I consciously exaggerated the subject of sky and ground to fire and water and therefore only used blue and orange as colours. I replaced the lute or guitar in Feuerbach’s picture with 2 iPods, which both the girl and the boy are holding in their hands. Each of them is also wearing individual earphones. Read: modern technology certainly doesn’t bring young people together.
Individualisation and separation happen here, too. The shadow figures’ position is like in Anselm Feuerbach. I, too, have an up and a down, since the male view of woman, his adoration of her, if you will, has not changed after all.
I thought it very important to realise in this picture all the things which particularly constitute my painting to date:
Its visualised way of seeing through a man’s eyes
Omission of non-essentials
Abstraction through dissociating objects from their pictorial context
Coloration, which is subordinated to the purpose of transmitting the message
Of course, my subject is also beautifully painted, but the content is nevertheless dicey verging on brazen. In an age of total belief in progress and the sameness of women and men I totally go against the flow and against the self-conception of the great majority of women with my insight. I do this not from ill intent but because I have through my experiences and my painting, which I regard as research, gained insights which have led me to this result.

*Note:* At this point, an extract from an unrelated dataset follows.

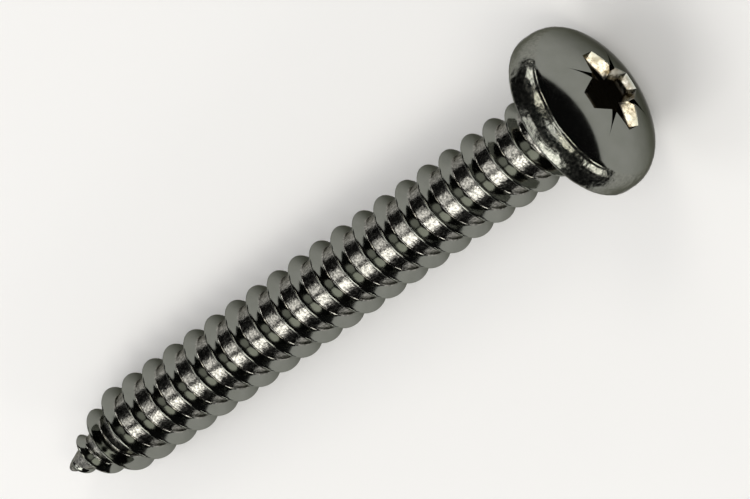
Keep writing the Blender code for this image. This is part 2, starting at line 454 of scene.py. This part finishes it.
# %% Join and strike
def helper_object(name, form):
    mesh = bpy.data.meshes.new(name)
    form.to_mesh(mesh)
    form.free()
    helper = bpy.data.objects.new(name, mesh)
    bpy.context.scene.collection.objects.link(helper)
    return helper


def joined_and_struck(body, additions, punches):
    steps = [(helper, "UNION") for helper in additions]
    steps += [(helper, "DIFFERENCE") for helper in punches]
    for helper, operation in steps:
        step = body.modifiers.new(helper.name, "BOOLEAN")
        step.operation = operation
        step.solver = "EXACT"
        step.object = helper
    graph = bpy.context.evaluated_depsgraph_get()
    mesh = bpy.data.meshes.new_from_object(body.evaluated_get(graph))
    for helper in [body] + additions + punches:
        bpy.data.objects.remove(helper, do_unlink=True)
    return mesh


steel_mesh = joined_and_struck(
    helper_object("shank_form", shank),
    [helper_object("head_form", head)],
    [helper_object("punch_form", recess_punch), helper_object("tick_forms", tick_spikes)],
)
print("one body:", len(steel_mesh.polygons), "faces")

# %% [markdown]
# ## Zones of the surface
# The dome was pressed against a polished punch and the flanks against polished dies, so
# they mirror like glass. The side of the head flowed freely while it was struck, and the
# root was rolled last, where the steel is stretched most, so both are rough. Which zone a
# point is in follows from its radius and height on the screw, and it's written into the
# mesh as one colour per point, which the finish reads later: red for the forged side,
# green for the thread's root, blue for the recess, half blue at its rim and full blue at
# its floor. The rise from half to full blue with depth is painted shade: it darkens the
# recess towards its floor.

# %% Sort the surface into zones
FORGED_EDGE = 1.61 * MM  # the forged side reaches up to here, give or take
FORGED_WANDER = 0.07 * MM
FORGED_RAGGED = 0.02 * MM
EDGE_WANDERS = 3  # in a radian around the head
EDGE_RAGS = 30
FORGED_INSIDE = 3.4 * MM  # nearer to the axis there are only the recess and the underside
FORGED_FADE = 0.2 * MM
ROOT_FULL = 0.03  # shares of the way up the flank
ROOT_NONE = 0.12
LEAST_FLANK = 0.05 * MM
ZONE_BLUR = 0.02 * MM
# Between these depths the recess is darkened more and more, which is painted shade.
SHADE_FROM_DEPTH = 0.1 * MM  # depths in the recess
SHADE_FULL_DEPTH = 1.2 * MM
COUNTED_FROM = 0.4  # in the printed numbers


def fade(value, none, full):
    """0 at none, 1 at full and smooth between them."""
    share = min(1, max(0, (value - none) / (full - none)))
    return share * share * (3 - 2 * share)


def forged_edge(place):
    """Height of the upper edge of the forged side, in this direction around the head."""
    around = Vector((place.x, place.y, 0)).normalized()
    wander = FORGED_WANDER * noise.noise(around * EDGE_WANDERS)
    return FORGED_EDGE + wander + FORGED_RAGGED * noise.noise(around * EDGE_RAGS)


def zones(place):
    """How far a point of the screw is forged side, root and recess, each from 0 to 1; the recess
    value also rises with depth, for painted shade.
    """
    radius = math.hypot(place.x, place.y)
    if place.z < 0:
        root, crest = root_and_crest(place.z + SHANK_LENGTH)
        up_the_flank = (radius - root) / max(crest - root, LEAST_FLANK)
        return 0, fade(up_the_flank, ROOT_NONE, ROOT_FULL), 0
    under_dome = dome_height(radius) - place.z if radius < TICK_OUTER else 0
    struck = fade(under_dome, ZONE_BLUR / 5, ZONE_BLUR)
    # Painted shade: this grows with depth under the dome.
    painted_shade = fade(under_dome, SHADE_FROM_DEPTH, SHADE_FULL_DEPTH)
    edge = forged_edge(place)
    outside = fade(radius, FORGED_INSIDE, FORGED_INSIDE + FORGED_FADE)
    forged = outside * fade(place.z, edge + ZONE_BLUR, edge - ZONE_BLUR)
    return forged, 0, 0.5 * struck + 0.5 * painted_shade


zone_of_point = [zones(corner.co) for corner in steel_mesh.vertices]
for zone, name in enumerate(("forged side", "thread root", "recess")):
    counted = sum(values[zone] > COUNTED_FROM for values in zone_of_point)
    print(name, "covers", counted, "points")

# %% [markdown]
# ## Dents of the forging
# Scale and lubricant trapped between steel and die leave shallow dents, about a hundredth
# of a millimetre deep. They are pressed into the mesh, because they are what breaks a
# lamp's mirror image into sparkles: each dent tips the surface by some degrees. Sums of
# smooth noise at two sizes give dents without any pattern, and the zones keep them off
# the polished parts. Where the dome's die ended, the dome also stops in a small ledge,
# which is deepest on the side that faces up and dies out round the sides.

# %% Press in the dents
FORGED_DENT_DEPTH = 0.013 * MM
FORGED_DENT_SIZE = 0.26 * MM
ROOT_DENT_DEPTH = 0.007 * MM
ROOT_DENT_SIZE = 0.28 * MM
LEDGE_DEPTH = 0.07 * MM
LEDGE_WIDTH = 0.14 * MM
LEDGE_GONE = 0.5  # how far a direction faces up, from 0 at the sides to 1
LEDGE_FULL = 0.8
LEDGE_FOOT = 0.15 * MM  # heights between which it grows out of the wall
LEDGE_GROWN = 1.1 * MM
FINE_DENTS = 2.3  # this many times finer than the coarse ones
FINE_SHARE = 0.5  # and this much as deep
FINE_SHIFT = Vector((5, 3, 1))  # so that the two don't line up


def dents(place, size):
    fine = noise.noise(place / size * FINE_DENTS + FINE_SHIFT)
    return noise.noise(place / size) + FINE_SHARE * fine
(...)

The fact that I paint having positive opinion of woman and of femininity becomes obvious in the harmony characterising the pictures in my first cycle on femininity. And the title "The Crowning Point of Creation" is, in any case, a seriously intended compliment, not irony.
Conclusion:
I found a spiritual brother in the message of a nineteenth-century painting: the long-dead German painter Anselm Feuerbach (1829 – 1880) must have had experiences on the topic of men and women which were very similar to my own. I was astounded and decided to merge in painting my two completed cycles "The Crowning Point of Creation" and "The Lord of the Crown" in a single quintessential painting, for now I know: Nothing has changed.